What Workforce Development Councils will do
Each WDC will work with industry and employers to understand the skills that are needed. This information will be passed to education and training providers, who will be expected to create learning programmes that will give people relevant skills to address future workforce needs.
WDCs will lead the development of industry qualifications, they will set industry standards and assess training provision against these industry standards. Where appropriate, WDCs will set and help with capstone assessments at the end of a qualification. Industry standards will be consistently applied across the country, and across all modes of learning, whether on the job (such as apprenticeships), on campus or online.

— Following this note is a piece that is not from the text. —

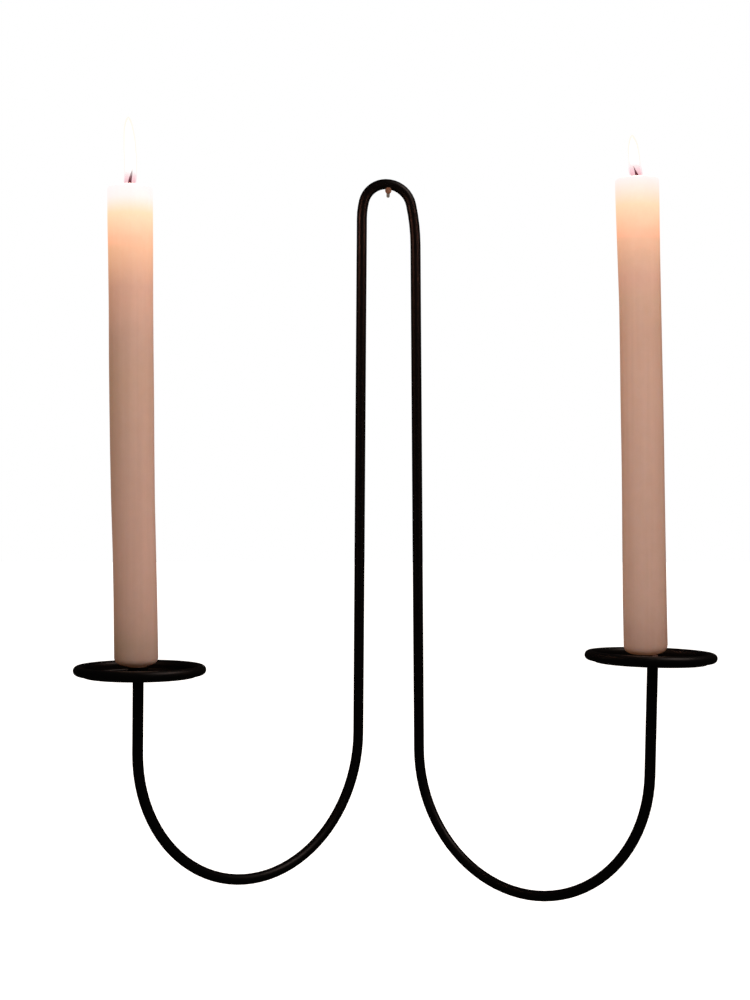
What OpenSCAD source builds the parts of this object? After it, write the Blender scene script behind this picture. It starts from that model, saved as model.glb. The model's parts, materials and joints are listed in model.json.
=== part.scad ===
// Wall sconce for two candles: one bent steel rod hangs by its top loop from a nail,
// and carries a drip pan with a candle spike on the end of each arm.
// Frame: origin where the nail's axis meets the wall, X right, Y into the wall, Z up. Millimetres.
// Pairs of values are [left, right], as seen from the room.

/* [Rod] */
// Diameter of the round steel rod
rod_d = 5.5; // [4.5:0.5:6]
// Gap between the back of the rod and the wall
wall_gap = 0.3; // [0.1:0.1:1]

/* [Hanging loop] */
// Radius of the tight bend on each side of the crown
crown_r = [12, 14]; // [11:1:18]
// How far each tight bend turns, in degrees
crown_angle = [76, 78]; // [65:1:82]
// Radius of the easier bend that leads into each leg
shoulder_r = [40, 110]; // [30:5:140]
// Outward lean of each leg, in degrees
splay = 0.4; // [0:0.1:1]
// How far the crown's highest point stands left of the nail
crown_offset = 1.4; // [0:0.1:2]

/* [Arms] */
// Straight length of each leg
leg_len = [277, 271.5]; // [240:0.5:300]
// How far each arm swings out of the wall's plane towards the room, in degrees
swing = [40, 37]; // [30:1:50]
// Radius of the large bend under each arm
arm_r = 70.1; // [60:0.1:80]
// How far each large bend turns, in degrees
arm_angle = [180, 178]; // [176:0.5:182]
// Straight rise from the large bend to the underside of each pan
rise = [37.6, 55.5]; // [20:0.1:80]

/* [Drip pans] */
// Outer diameter over the rolled edge
pan_d = 65; // [55:1:75]
// Thickness of the pan's sheet
sheet_t = 0.7; // [0.5:0.1:0.8]
// Diameter of the wire inside the rolled edge
edge_wire_d = 3.2; // [2.3:0.1:3.4]
// Depth from the middle of the rolled edge to the underside
pan_drop = 3.4; // [3:0.1:4.5]
// How far each pan's middle stands off its rod, towards the middle of the sconce
pan_shift = [0.8, 1]; // [-1:0.1:1.2]
// Outward tilt of each pan from its rod end, in degrees
pan_tilt_out = [0.3, 0]; // [-2:0.1:2]
// Tilt of each pan towards the wall from its rod end, in degrees
pan_tilt_back = [-0.4, 1.4]; // [-2:0.1:2]

/* [Spikes] */
// Diameter of the turned boss that the candle stands on
boss_d = 10; // [8:0.5:12]
// Height of the boss above the pan's floor
boss_h = 4.3; // [2:0.1:5]
// Diameter of the spike at its foot
spike_d = 5; // [4:0.5:6]
// Height of the spike above the boss
spike_h = 28; // [20:1:34]
// Diameter of the tail that is screwed into the rod
tail_d = 2.9; // [2.4:0.1:3]

/* [Candles] */
// Candle diameter
candle_d = 21.5; // [20:0.5:24]
// Length of each candle from foot to rim
candle_len = [235.4, 233.8]; // [120:0.1:300]
// Diameter of the wick
wick_d = 1.5; // [1.2:0.1:2]
// How far each candle's axis stands outward of its spike
candle_shift = [1, -3.5]; // [-4:0.1:4]
// Outward lean of each candle from its spike, in degrees
candle_lean_out = [0.9, -2.3]; // [-2.5:0.1:2.5]
// Lean of each candle towards the wall from its spike, in degrees
candle_lean_back = [0.4, -0.2]; // [-1:0.1:1]

/* [Nail] */
// Diameter of the nail's neck, which the loop hangs on
nail_neck_d = 2.2; // [2.2:0.1:2.6]
// Diameter of the nail's shank in the wall
nail_d = 1.8; // [1.4:0.1:1.8]
// Diameter of the nail's head
nail_head_d = 3.4; // [3.2:0.1:5]
// Depth of the plain shank in the wall
nail_depth = 12; // [8:1:20]

/* [Hidden] */

LEFT = 0;
RIGHT = 1;
$fn = 96;

rod_r = rod_d / 2;
rod_sides = 32;                     // facets round the rod in the drawn mesh
joint_gap = 0.02;                   // between two steps of the rod
joint_over = 0.002;                 // what a sphere that closes a joint stands out
clear = 0.05;                       // between metal parts that nest
wax_clear = 0.3;                    // between the wax and the spike
cut = 1;                            // how far a cutting solid runs past what it cuts

// Rod ends are drilled for the spike's tail.
socket_r = tail_d / 2 + clear;
tail_len = 7;
end_spare = 0.5;                    // rod that is cut off flat against the pan
socket_depth = tail_len + 1;

// Rolled edge: a wire ring with the pan's sheet curled over it.
curl_in = edge_wire_d / 2 + clear;
curl_out = curl_in + sheet_t;
edge_r = pan_d / 2 - curl_out;      // radius of the wire's centre line
wall_in = edge_r - curl_out;
wall_out = wall_in + sheet_t;
corner_out = 1.7;                   // outer radius of the pressed corner
curl_gap_angle = 60;                // open part of the curl, below the edge

boss_top = boss_h + sheet_t - pan_drop;
spike_tip_d = 0.6;

// Candle: a stub round the spike, a flat shoulder, and a melted hollow round the wick.
candle_r = candle_d / 2;
stub_r = [4.6, 7.2];
stub_h = [1.9, 1];
foot_round = 1.7;
foot_r = candle_r - foot_round;
shoulder_h = [2.3, 1.6];
rim_round = 1.1;
pool_depth = 1.8;
pool_r = candle_r - rim_round;
wick_r = wick_d / 2;
wick_hole_r = wick_r + clear;
wick_above_spike = 3;
wick_bend_r = 14;
wick_bend_angle = 24;
wick_straight_top = 2.5;            // straight wick above the hollow's floor, below the bend

nail_neck = 5.8;                    // from the shoulder at the wall to the head
nail_head_t = 1.1;
nail_tip = 3;

// The loop's inside rests on the nail, on the right-hand tight bend.
nail_reach = crown_r[RIGHT] - rod_r - nail_neck_d / 2 - clear;
crown_z = crown_r[RIGHT] - sqrt(pow(nail_reach, 2) - pow(crown_offset, 2));
rod_y = -(rod_r + wall_gap);

// One side's way along the rod, from the crown to the pan:
// ["bend", radius, angle] and ["run", length] add rod, ["turn", angle] only turns the bending plane.
function rod_steps(s) = [
    ["bend", crown_r[s], crown_angle[s]],
    ["bend", shoulder_r[s], 90 - splay - crown_angle[s]],
    ["run", leg_len[s]],
    ["turn", 180 - swing[s]],
    ["bend", arm_r, arm_angle[s]],
    ["run", rise[s] + end_spare],
    ["turn", -swing[s]]
];

// Moves children to the end of a step. Local Z runs along the rod, and a bend turns it towards local X.
module after(step) {
    if (step[0] == "run")
        translate([0, 0, step[1]]) children();
    else if (step[0] == "turn")
        rotate([0, 0, step[1]]) children();
    else
        translate([step[1], 0, 0]) rotate([0, step[2], 0]) translate([-step[1], 0, 0]) children();
}

// The rod that one step adds. It stops a hair short, and the sphere at the next step's start closes it.
module rod_piece(step) {
    sphere(r = rod_r + joint_over, $fn = rod_sides);
    if (step[0] == "run")
        cylinder(d = rod_d, h = step[1] - joint_gap, $fn = rod_sides);
    if (step[0] == "bend")
        translate([step[1], 0, 0]) rotate([90, 0, 180])
            rotate_extrude(angle = step[2] - joint_gap / step[1] * 180 / PI)
                translate([step[1], 0]) circle(d = rod_d, $fn = rod_sides);
}

module rod_from(steps, i = 0) {
    if (i < len(steps)) {
        if (steps[i][0] != "turn")
            rod_piece(steps[i]);
        after(steps[i]) rod_from(steps, i + 1);
    }
}

module at_rod_end(steps, i = 0) {
    if (i < len(steps))
        after(steps[i]) at_rod_end(steps, i + 1) children();
    else
        children();
}

// Places a side's first step at the crown. The right side is the mirror image of the left.
module from_crown(s) {
    mirror([s, 0, 0]) translate([s == LEFT ? -crown_offset : crown_offset, rod_y, crown_z])
        rotate([0, 90, 180]) children();
}

// Pan frame: origin in the middle of the rolled edge, Z up through the spike, X towards the sconce's middle.
module at_pan(s) {
    from_crown(s) at_rod_end(rod_steps(s)) translate([0, 0, -end_spare])
        rotate([-pan_tilt_back[s], -pan_tilt_out[s], 0]) translate([0, 0, pan_drop]) children();
}

// Candle frame: origin at the candle's foot, Z along the candle.
module at_candle(s) {
    at_pan(s) translate([-candle_shift[s], 0, boss_top])
        rotate([-candle_lean_back[s], -candle_lean_out[s], 0]) children();
}

module bent_rod() {
    color("#1b1918") difference() {
        union() {
            from_crown(LEFT) rod_from(rod_steps(LEFT));
            from_crown(RIGHT) rod_from(rod_steps(RIGHT));
        }
        for (s = [LEFT, RIGHT]) at_pan(s) {
            translate([0, 0, -pan_drop - socket_depth]) cylinder(r = socket_r, h = socket_depth + cut);
            translate([0, 0, -pan_drop]) cylinder(d = 2 * rod_d, h = cut);
        }
    }
}

module pan_section() {
    // floor
    translate([0, -pan_drop]) square([wall_out - corner_out, sheet_t]);
    // pressed corner
    translate([wall_out - corner_out, corner_out - pan_drop]) intersection() {
        ring_section(corner_out - sheet_t, corner_out);
        translate([0, -corner_out]) square(corner_out);
    }
    // wall
    translate([wall_in, corner_out - pan_drop]) square([sheet_t, pan_drop - corner_out]);
    // curl over the edge wire
    translate([edge_r, 0]) difference() {
        ring_section(curl_in, curl_out);
        polygon([[0, 0], for (a = [180, 180 + curl_gap_angle / 2, 180 + curl_gap_angle])
            2 * curl_out * [cos(a), sin(a)]]);
    }
}

module ring_section(r_in, r_out) {
    difference() {
        circle(r = r_out);
        circle(r = r_in);
    }
}

module pan(s) {
    color("#1d1a19") at_pan(s) difference() {
        translate([pan_shift[s], 0, 0]) rotate_extrude() pan_section();
        translate([0, 0, -pan_drop - cut]) cylinder(d = tail_d + 4 * clear, h = sheet_t + 2 * cut);
    }
}

module edge_wire(s) {
    color("#6a6663") at_pan(s) translate([pan_shift[s], 0, 0])
        rotate_extrude() translate([edge_r, 0]) circle(d = edge_wire_d);
}

module spike(s) {
    color("#24211f") at_pan(s) {
        translate([0, 0, boss_top - boss_h - sheet_t - tail_len]) cylinder(d = tail_d, h = tail_len + sheet_t);
        translate([0, 0, boss_top - boss_h]) cylinder(d = boss_d, h = boss_h);
        translate([0, 0, boss_top]) cylinder(d1 = spike_d, d2 = spike_tip_d, h = spike_h);
    }
}

module candle_section(len, stub_r, stub_h, shoulder_h) {
    foot_h = shoulder_h + foot_round;
    difference() {
        union() {
            polygon([[0, 0], [stub_r, 0], [stub_r + 0.4, stub_h], [foot_r, shoulder_h],
                     [foot_r, foot_h], [0, foot_h]]);
            translate([foot_r, foot_h]) intersection() {
                circle(r = foot_round);
                translate([0, -foot_round]) square(foot_round);
            }
            translate([0, foot_h]) square([candle_r, len - rim_round - foot_h]);
            translate([0, len - rim_round]) square([candle_r - rim_round, rim_round]);
            translate([candle_r - rim_round, len - rim_round]) intersection() {
                circle(r = rim_round);
                square(rim_round);
            }
        }
        translate([0, len]) pool_section();
    }
}

// Melted hollow: a spherical cup, pool_depth deep and pool_r wide.
module pool_section() {
    cup_r = (pow(pool_r, 2) + pow(pool_depth, 2)) / (2 * pool_depth);
    intersection() {
        translate([0, cup_r - pool_depth]) circle(r = cup_r);
        translate([0, -pool_depth - cut]) square([candle_r, pool_depth + 2 * cut]);
    }
}

module candle(s) {
    color("#c9a08c") difference() {
        at_candle(s) rotate_extrude() candle_section(candle_len[s], stub_r[s], stub_h[s], shoulder_h[s]);
        at_candle(s) translate([0, 0, spike_h]) cylinder(r = wick_hole_r, h = candle_len[s]);
        at_pan(s) translate([0, 0, boss_top])
            cylinder(d1 = spike_d + 2 * wax_clear, d2 = spike_tip_d + 2 * wax_clear, h = spike_h + wax_clear);
        at_pan(s) translate([0, 0, boss_top - candle_d]) cylinder(d = 2 * candle_d, h = candle_d);
    }
}

module wick(s) {
    foot = spike_h + wick_above_spike;
    bend_at = candle_len[s] - pool_depth + wick_straight_top;
    color("#2c2422") at_candle(s) {
        translate([0, 0, foot]) cylinder(d = wick_d, h = bend_at - foot);
        translate([wick_bend_r, 0, bend_at]) rotate([90, 0, 180])
            rotate_extrude(angle = wick_bend_angle) translate([wick_bend_r, 0]) circle(d = wick_d);
    }
}

// Drawn along Z out of the wall, then laid along the wall's normal.
module wall_nail() {
    color("#9a6a4a") rotate([90, 0, 0]) {
        translate([0, 0, -nail_depth - nail_tip]) cylinder(d1 = 0.2, d2 = nail_d, h = nail_tip);
        translate([0, 0, -nail_depth]) cylinder(d = nail_d, h = nail_depth);
        cylinder(d = nail_neck_d, h = nail_neck);
        translate([0, 0, nail_neck]) rotate_extrude() intersection() {
            translate([0, nail_head_t - nail_head_d]) circle(r = nail_head_d);
            square([nail_head_d / 2, nail_head_t]);
        }
    }
}

bent_rod();
wall_nail();
pan(LEFT);  // left_pan
edge_wire(LEFT);  // left_edge_wire
spike(LEFT);  // left_spike
candle(LEFT);  // left_candle
wick(LEFT);  // left_wick
pan(RIGHT);  // right_pan
edge_wire(RIGHT);  // right_edge_wire
spike(RIGHT);  // right_spike
candle(RIGHT);  // right_candle
wick(RIGHT);  // right_wick
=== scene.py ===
import json
import math

import bpy
from mathutils import Matrix, Vector, noise


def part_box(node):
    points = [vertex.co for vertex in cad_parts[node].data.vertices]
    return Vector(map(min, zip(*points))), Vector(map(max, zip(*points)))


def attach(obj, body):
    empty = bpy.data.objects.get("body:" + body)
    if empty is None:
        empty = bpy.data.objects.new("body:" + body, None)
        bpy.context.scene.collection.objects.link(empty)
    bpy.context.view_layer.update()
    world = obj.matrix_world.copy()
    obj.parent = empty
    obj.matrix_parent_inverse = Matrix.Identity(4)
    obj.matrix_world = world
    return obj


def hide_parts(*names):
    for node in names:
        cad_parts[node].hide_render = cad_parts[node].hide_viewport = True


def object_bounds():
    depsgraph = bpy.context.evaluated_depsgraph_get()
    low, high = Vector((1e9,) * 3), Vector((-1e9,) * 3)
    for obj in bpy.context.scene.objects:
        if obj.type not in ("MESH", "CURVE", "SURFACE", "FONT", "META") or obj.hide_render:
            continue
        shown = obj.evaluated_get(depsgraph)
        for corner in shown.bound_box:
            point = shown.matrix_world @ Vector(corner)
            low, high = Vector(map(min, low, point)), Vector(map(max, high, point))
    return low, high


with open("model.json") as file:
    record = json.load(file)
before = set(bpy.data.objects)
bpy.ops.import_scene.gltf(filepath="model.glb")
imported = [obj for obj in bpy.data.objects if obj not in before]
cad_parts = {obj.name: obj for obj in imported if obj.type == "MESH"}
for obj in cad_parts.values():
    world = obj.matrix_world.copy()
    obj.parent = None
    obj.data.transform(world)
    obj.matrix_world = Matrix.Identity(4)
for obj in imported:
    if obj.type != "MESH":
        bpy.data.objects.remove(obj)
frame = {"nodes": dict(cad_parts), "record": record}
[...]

WDCs will also endorse vocational education programmes prior to them being approved by NZQA.
As well as engaging with industry and employers, each WDC will work collaboratively across the vocational education sector. WDCs will engage with Regional Skills Leadership Groups (RSLGs), Tertiary Education Commission (TEC), New Zealand Qualifications Authority (NZQA), Centres of Vocational Excellence (CoVEs) and Providers (Te Pūkenga, Wānanga and Private Training Establishments (PTEs).
WDCS will also engage with a range of parties to help inform and prioritise their service delivery. These include the Ministry of Education (MoE), Advocacy Groups, Learners, Te Taumata Aronui, Government agencies and schools.
Workforce Development Council functions are set out in legislation
The key functions of WDCs are set out in Section 366 of the Education and Training Act 2020.
These functions are:
- to provide skills and workforce leadership for the specified industries, including by identifying their current and future needs and advocating for those needs to be met through its work with the industries and with schools, providers, regional bodies, and the Government
- to develop, set, and maintain skill standards
- to develop and maintain industry qualifications for listing on the Qualifications Framework and to maintain qualifications for which it has become the qualifications developer
- to develop and maintain training schemes
- to develop and maintain training packages
- to develop, set, and maintain capstone assessments based on the needs of the specified industries
- to decide whether to endorse programmes developed by providers
- to carry out moderation activities in relation to any standards and capstone assessments it sets
- to provide employers with brokerage and advisory services approved by TEC
- to advise TEC about its overall investment in vocational education and training and the mix of vocational education and training needed for the 1 or more specified industries covered by the workforce development council in the manner required by TEC
- to represent the interests of the specified industries
- to perform any other functions conferred on it by the Minister in relation to the specified industries
- For the purposes of subsection (1)(g), the Minister may, by notice in the Gazette, specify criteria relating to when a workforce development council must endorse a programme before it may be approved by NZQA under section 439.
Expectations about the way WDCs will work are set out in section 369 of the Education and Training Act 2020.
In performing their functions, WDCs must take into account the needs of employers and employees in the industries covered by their WDC; we must also consider national and regional interests. WDCs are also expected to collaborate with providers - including wānanga - other WDCs and the New Zealand Qualifications Authority (NZQA).
As a priority WDCs must have regard for the needs of Māori and other population groups identified in the Tertiary Education Strategy. We must also comply with any agreed quality assurance requirements set by NZQA relating to the performance of our functions.